Ketika Hans masih menjadi dokter muda, dia dan istrinya, Agneta—seorang profesional terkemuka di bidang perawatan kesehatan yang berhasil atas hasil jerih payahnya sendiri—pindah ke Mozambik, tempat Hans membuka praktik dokter di suatu wilayah miskin yang jauh dari ibu kota. Dia adalah salah satu dari dua dokter yang bertanggung jawab atas 300.000 orang. Mereka semua adalah pasiennya, menurut Hans, walaupun dia tidak pernah bertemu mereka—dan biasanya memang tidak. Di distriknya, 15.000 bayi lahir setiap tahun dan lebih dari 3.000 anak meninggal. Setiap hari di distriknya, sepuluh anak meninggal. Hans merawat diare, malaria, kolera, pneumonia, dan masalah kelahiran. Bila hanya ada dua dokter untuk 300.000 pasien, kau menangani semuanya.
Pengalaman ini membentuk dirinya dan menentukan apa yang dia ajarkan kepadaku. Setelah kami bertemu, setiap kali menghadiri acara yang sama, kami pasti menyempatkan berjumpa, sekalipun hanya beberapa menit di lorong di sela sesi. Dalam kunjungan kami—ada yang lama, ada yang sebentar—dia menjadi guruku. Hans tidak hanya membantuku belajar tentang kemiskinan kronis, dia juga membantuku meninjau dan lebih memahami apa yang sudah kulihat. “Kemiskinan kronis menimbulkan penyakit,” katanya. “Ada kekuatan jahat di sana. Di situlah Ebola dimulai. Di situlah Boko Haram menyembunyikan gadis-gadis.” Butuh waktu lama bagiku untuk mempelajari yang dia ketahui, bahkan ketika aku mujur karena mempelajarinya dari Hans sendiri.
Saat ini, hampir 750 juta orang hidup dalam kemiskinan kronis, turun dari 1,85 miliar orang pada 1990. Menurut para pembuat kebijakan, orang miskin kronis adalah mereka yang berpenghasilan setara dengan 1,90 dolar per hari. Namun, angka-angka itu tidak menggambarkan kepedihan hidup mereka.
›››
Kemiskinan kronis sebenarnya berarti tidak peduli sekeras apa pun kau bekerja, kau tetap terjebak di dalamnya. Kau tidak bisa melepaskan diri.
›››
Upayamu nyaris tidak ada gunanya. Kau ditinggalkan oleh orang yang mampu mengangkat taraf hidupmu. Itulah yang Hans bantu untuk kupahami.

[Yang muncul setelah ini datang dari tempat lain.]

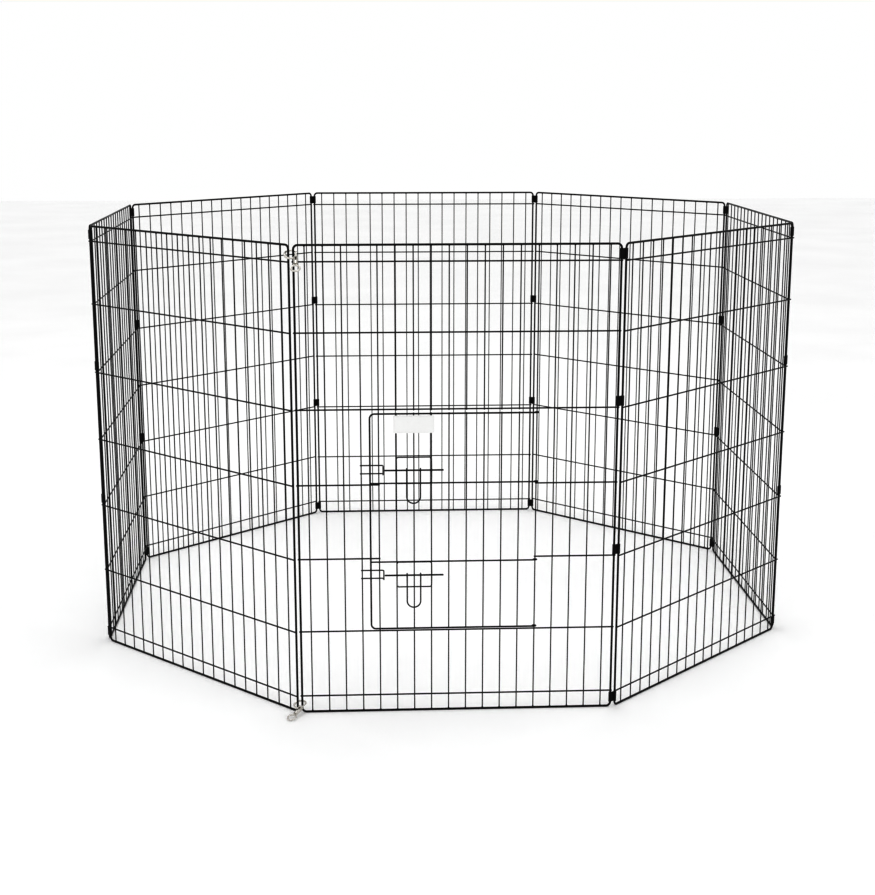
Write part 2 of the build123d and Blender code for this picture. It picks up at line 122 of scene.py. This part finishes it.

Selama kami menjalin persahabatan, dia selalu berkata, “Melinda, kau harus memahami orang-orang yang lemah.” Jadi, kami bersama-sama mencoba melihat kehidupan dari mata orang-orang yang kami coba layani. Kuceritakan kepadanya tentang perjalanan yayasan pertamaku dan betapa aku sangat menaruh hormat pada orang-orang yang kutemui karena aku tahu realitas sehari-hari mereka takkan sanggup kujalani.
Aku pernah mengunjungi permukiman kumuh di sebuah kota besar, dan yang mengejutkanku bukanlah anak-anak kecil yang mendekati mobil dan meminta-minta. Itu sudah kusangka. Yang mengejutkanku adalah ketika melihat anak-anak kecil menjaga diri mereka sendiri. Seharusnya itu tidak mengejutkan bagiku, itulah konsekuensi nyata para ibu miskin yang tidak punya pilihan selain pergi bekerja. Ini persoalan bagaimana mereka harus bertahan hidup di kota. Namun, dengan siapa mereka meninggalkan bayi-bayi mereka? Kulihat anak-anak berjalan ke sana kemari bersama bayi. Kulihat seorang anak berusia 5 tahun berlarian bersama teman-temannya di jalan sambil menggendong bayi yang kepalanya masih terkulai. Kulihat anak-anak bermain di dekat kabel listrik di atap rumah lalu berlarian di dekat selokan yang mengalir di tepi jalan. Kulihat anak-anak bermain di dekat panci-panci berisi air mendidih tempat para pedagang memasak makanan yang mereka jual. Bahaya menjadi bagian dari keseharian anak-anak itu dan bagian dari kenyataan hidup mereka. Itu tidak dapat diubah dengan pilihan lebih baik yang diambil sang ibu—para ibu itu tidak punya pilihan yang lebih baik. Mereka harus bekerja, dan mereka berusaha sebisa mungkin dalam situasi itu untuk mengurus anak-anak mereka. Aku sungguh menghormati mereka karena kemampuan mereka untuk terus bekerja agar dapat memberi makan anak-anak. Sering kali aku berbicara dengan Hans tentang apa yang kulihat, dan sepertinya dia terdorong untuk memberitahuku apa yang dia lihat. Kisah yang disampaikan Hans kepadaku beberapa bulan sebelum dia meninggal adalah, menurutnya, kisah yang menurutnya paling menampilkan intisari kemiskinan.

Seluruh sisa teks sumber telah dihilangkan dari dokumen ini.